(begin)

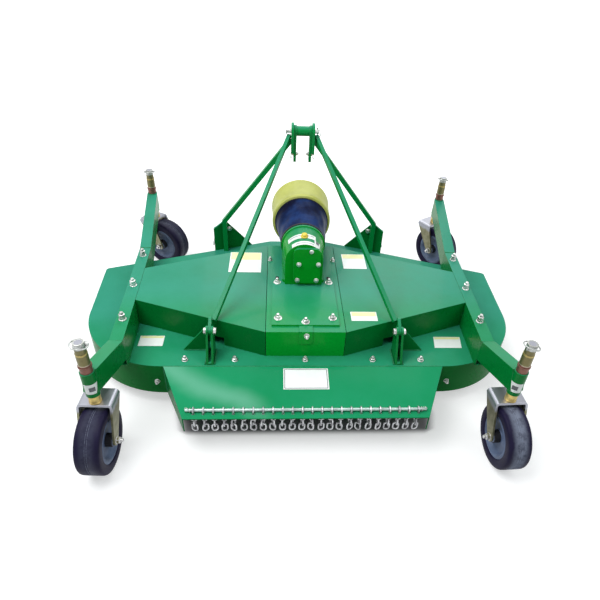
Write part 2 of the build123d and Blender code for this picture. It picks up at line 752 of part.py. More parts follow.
# Lower hitch pins, each with a head against its inner cheek
with BuildPart() as hitch_pins:
    for name, side in SIDES:
        for near, far, radius in (
            (CHEEK_IN_X - AXLE_HEAD, CHEEK_IN_X, HITCH_HEAD_R),
            (CHEEK_IN_X, CHEEK_OUT_X + CHEEK_T + HITCH_PIN_OUT, HITCH_PIN_R - RUN),
        ):
            with BuildSketch(Plane.YZ.offset(min(side * near, side * far))):
                with Locations((ahead(HITCH_PIN_Y), HITCH_PIN_Z)):
                    Circle(radius)
            extrude(amount=far - near)
keep(hitch_pins, "hitch_pins")

# Blade spindle housings under the deck, each hung from a flange
HOUSING_BOTTOM = BLADE_Z + BLADE_T + AXLE_HEAD + HOUSING_GAP
DECK_UNDER = DECK_TOP - SHEET
with BuildPart() as spindle_housings:
    for name, x, distance in SPINDLES:
        with BuildSketch(Plane.XY.offset(HOUSING_BOTTOM)):
            with Locations((x, ahead(distance))):
                Circle(HOUSING_FOOT_R)
        with BuildSketch(Plane.XY.offset(DECK_UNDER - HOUSING_FLANGE_T)):
            with Locations((x, ahead(distance))):
                Circle(HOUSING_R)
        loft()
        with BuildSketch(Plane.XY.offset(DECK_UNDER - HOUSING_FLANGE_T)):
            with Locations((x, ahead(distance))):
                Circle(HOUSING_FLANGE_R)
        extrude(amount=HOUSING_FLANGE_T)
        with BuildSketch(Plane.XY.offset(HOUSING_BOTTOM)):
            with Locations((x, ahead(distance))):
                Circle(SPINDLE_R + RUN)
        extrude(amount=DECK_UNDER - HOUSING_BOTTOM, mode=Mode.SUBTRACT)
keep(spindle_housings, "spindle_housings")

# Blades: a flat bar under a hub, with a raised wing behind each cutting end
for name, x, distance in SPINDLES:
    y = ahead(distance)
    with BuildPart() as blade:
        with BuildSketch(Plane.XY.offset(BLADE_Z)):
            with Locations((x, y)):
                Circle(BLADE_R)
                Rectangle(2 * BLADE_R, BLADE_W, mode=Mode.INTERSECT)
        extrude(amount=BLADE_T)
        for end in (-1, 1):
            wing_x = x + end * (BLADE_R - WING_LENGTH)
            heel = y - end * BLADE_W / 2
            with BuildSketch(Plane.YZ.offset(wing_x - WING_LENGTH / 2)):
                add(outline(
                    (heel + end * WING_RISE, BLADE_Z + BLADE_T),
                    (heel, BLADE_Z + BLADE_T),
                    (heel, BLADE_Z + BLADE_T + WING_RISE),
                ))
            extrude(amount=WING_LENGTH)
        with BuildSketch(Plane.XY.offset(BLADE_Z + BLADE_T)):
            with Locations((x, y)):
                Circle(HUB_R)
        extrude(amount=AXLE_HEAD)
        with BuildSketch(Plane.XY.offset(BLADE_Z - AXLE_HEAD)):
            with Locations((x, y)):
                RegularPolygon(BLADE_NUT_R, 6)
        extrude(amount=AXLE_HEAD)
        with BuildSketch(Plane.XY.offset(BLADE_Z)):
            with Locations((x, y)):
                Circle(SPINDLE_R)
        extrude(amount=DECK_UNDER - BLADE_Z - SEAT)
    keep(blade, f"blade_{name}")


def caster_fork():
    """Strap bent over the wheel, tapered to the axle, with its spindle and axle bolt."""
    rear = FORK_LEAD - FORK_PLATE
    knee = CROWN_Z - FORK_T
    with BuildPart() as fork:
        with BuildSketch(Plane.YZ.offset(-FORK_HALF)):
            with Locations((-TRAIL, WHEEL_Z)):
                Circle(FORK_END_R)
            add(outline((rear, knee), (FORK_LEAD, knee), (FORK_LEAD, SPINDLE_FOOT), (rear, SPINDLE_FOOT)))
            make_hull()
        extrude(amount=2 * FORK_HALF)
        with BuildSketch(Plane.XZ.offset(-FORK_LEAD)) as bent:
            with Locations((0, SPINDLE_FOOT / 2)):
                Rectangle(2 * FORK_HALF, SPINDLE_FOOT)
            fillet(bent.vertices().group_by(Axis.Z)[-1], radius=FORK_BEND_R)
            with BuildSketch(mode=Mode.SUBTRACT) as inside:
                with Locations((0, CROWN_Z / 2)):
                    Rectangle(2 * (FORK_HALF - FORK_T), CROWN_Z)
                fillet(inside.vertices().group_by(Axis.Y)[-1], radius=FORK_BEND_R - FORK_T)
        extrude(amount=FORK_PLATE + TRAIL, mode=Mode.INTERSECT)
        for radius, top in ((COLLAR_R, TUBE_BOTTOM - SEAT), (SPINDLE_R, SPINDLE_TOP)):
            with BuildSketch(Plane.XY.offset(SPINDLE_FOOT)):
                Circle(radius)
            extrude(amount=top - SPINDLE_FOOT)
        with BuildSketch(Plane.YZ.offset(-FORK_HALF)):
            with Locations((-TRAIL, WHEEL_Z)):
                Circle(AXLE_R)
        extrude(amount=2 * FORK_HALF)
        for head_x in (-FORK_HALF - AXLE_HEAD, FORK_HALF):
            with BuildSketch(Plane.YZ.offset(head_x)):
                with Locations((-TRAIL, WHEEL_Z)):
                    RegularPolygon(AXLE_HEAD_R, 6)
            extrude(amount=AXLE_HEAD)
    return fork.part


def wheel_ring(*points):
    """Ring turned about the axle: points are distance from the wheel's middle and radius."""
    with BuildPart() as ring:
        with BuildSketch(Plane(origin=(0, -TRAIL, WHEEL_Z), x_dir=(1, 0, 0), z_dir=(0, -1, 0))):
            add(outline(*points))
        revolve(axis=Axis((0, -TRAIL, WHEEL_Z), (1, 0, 0)))
    return ring.part


def caster_tyre():
    """Smooth solid tyre with chamfered shoulders."""
    half = WHEEL_W / 2
    return wheel_ring(
        (-half, RIM_R), (-half, WHEEL_R - TYRE_CORNER), (-half + TYRE_CORNER / 3, WHEEL_R - TYRE_CORNER / 3),
        (-half + TYRE_CORNER, WHEEL_R), (half - TYRE_CORNER, WHEEL_R),
        (half - TYRE_CORNER / 3, WHEEL_R - TYRE_CORNER / 3), (half, WHEEL_R - TYRE_CORNER), (half, RIM_R),
    )


def caster_hub():
    """Hub with a raised boss each side, a dished web and a flat rim."""
    half = WHEEL_W / 2
    boss = half + BOSS_STAND
    bore = AXLE_R + RUN
    flank = ((boss, bore), (boss, BOSS_R), (half - RIM_DISH, BOSS_R + RIM_DISH),
             (half, RIM_R - RIM_LIP), (half, RIM_R))
    return wheel_ring(*flank, *[(-x, radius) for x, radius in reversed(flank)])


def spacer_stack():
    """Height spacers on the spindle above its tube, and the round cap that ends it."""
    with BuildPart() as stack:
        floor = TUBE_TOP + SEAT
        for radius, height in SPACERS:
            with BuildSketch(Plane.XY.offset(floor)):
                Circle(radius)
                Circle(SPINDLE_R, mode=Mode.SUBTRACT)
            extrude(amount=height)
            floor += height
    return stack.part


CASTER_PIECES = [
    ("caster_fork", caster_fork()),
    ("caster_tyre", caster_tyre()),
    ("caster_hub", caster_hub()),
    ("caster_spacers", spacer_stack()),
]
for name, x, y, angle in CASTERS:
    for piece_name, piece in CASTER_PIECES:
        with BuildPart() as placed:
            with Locations(Location((x, y, 0), (0, 0, angle))):
                add(piece)
        keep(placed, f"{piece_name}_{name}")
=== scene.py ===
import math

import bmesh
import bpy
import numpy as np
from mathutils import Matrix, Vector


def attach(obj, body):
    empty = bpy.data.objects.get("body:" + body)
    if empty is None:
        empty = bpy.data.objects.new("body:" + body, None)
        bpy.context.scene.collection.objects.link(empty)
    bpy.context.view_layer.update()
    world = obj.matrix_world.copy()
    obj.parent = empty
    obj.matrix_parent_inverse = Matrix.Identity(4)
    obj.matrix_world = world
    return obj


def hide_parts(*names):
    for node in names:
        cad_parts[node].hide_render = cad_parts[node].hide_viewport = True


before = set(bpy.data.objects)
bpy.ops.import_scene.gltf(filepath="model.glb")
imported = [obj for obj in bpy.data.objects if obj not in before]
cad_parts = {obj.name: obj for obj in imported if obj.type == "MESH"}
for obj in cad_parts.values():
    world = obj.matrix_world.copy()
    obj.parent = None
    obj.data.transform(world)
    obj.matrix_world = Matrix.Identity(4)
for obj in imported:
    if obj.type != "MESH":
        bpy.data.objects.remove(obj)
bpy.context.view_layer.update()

UP = (0, 0, 1)
FORWARD = (0, 1, 0)
REARWARD = (0, -1, 0)
RIGHTWARD = (1, 0, 0)
SIDES = [("left", -1), ("right", 1)]
REAR_Y = -0.63055


def ahead(distance):
    """Place along the machine from a distance in metres ahead of the rear swivel axes."""
    return REAR_Y + distance


# Sizes in metres, as in the solids: deck, chute and skirt
DECK_TOP = 0.205
LIP_Z = 0.174
LIP_Y = -0.008
CHUTE_SLOPE = 0.031 / 0.238
LOBE_X = 0.558
LOBE_Y = ahead(0.590)
LOBE_R = 0.360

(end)

Task statement
Exactly reproduce the stretch from the line with "Circle(SPINDLE_R, mode=Mode.SUBTRACT)" through the line with "imported = [obj", including both ends and nothing else.

Exercise answer
                Circle(SPINDLE_R, mode=Mode.SUBTRACT)
            extrude(amount=height)
            floor += height
    return stack.part


CASTER_PIECES = [
    ("caster_fork", caster_fork()),
    ("caster_tyre", caster_tyre()),
    ("caster_hub", caster_hub()),
    ("caster_spacers", spacer_stack()),
]
for name, x, y, angle in CASTERS:
    for piece_name, piece in CASTER_PIECES:
        with BuildPart() as placed:
            with Locations(Location((x, y, 0), (0, 0, angle))):
                add(piece)
        keep(placed, f"{piece_name}_{name}")
=== scene.py ===
import math

import bmesh
import bpy
import numpy as np
from mathutils import Matrix, Vector


def attach(obj, body):
    empty = bpy.data.objects.get("body:" + body)
    if empty is None:
        empty = bpy.data.objects.new("body:" + body, None)
        bpy.context.scene.collection.objects.link(empty)
    bpy.context.view_layer.update()
    world = obj.matrix_world.copy()
    obj.parent = empty
    obj.matrix_parent_inverse = Matrix.Identity(4)
    obj.matrix_world = world
    return obj


def hide_parts(*names):
    for node in names:
        cad_parts[node].hide_render = cad_parts[node].hide_viewport = True


before = set(bpy.data.objects)
bpy.ops.import_scene.gltf(filepath="model.glb")
imported = [obj for obj in bpy.data.objects if obj not in before]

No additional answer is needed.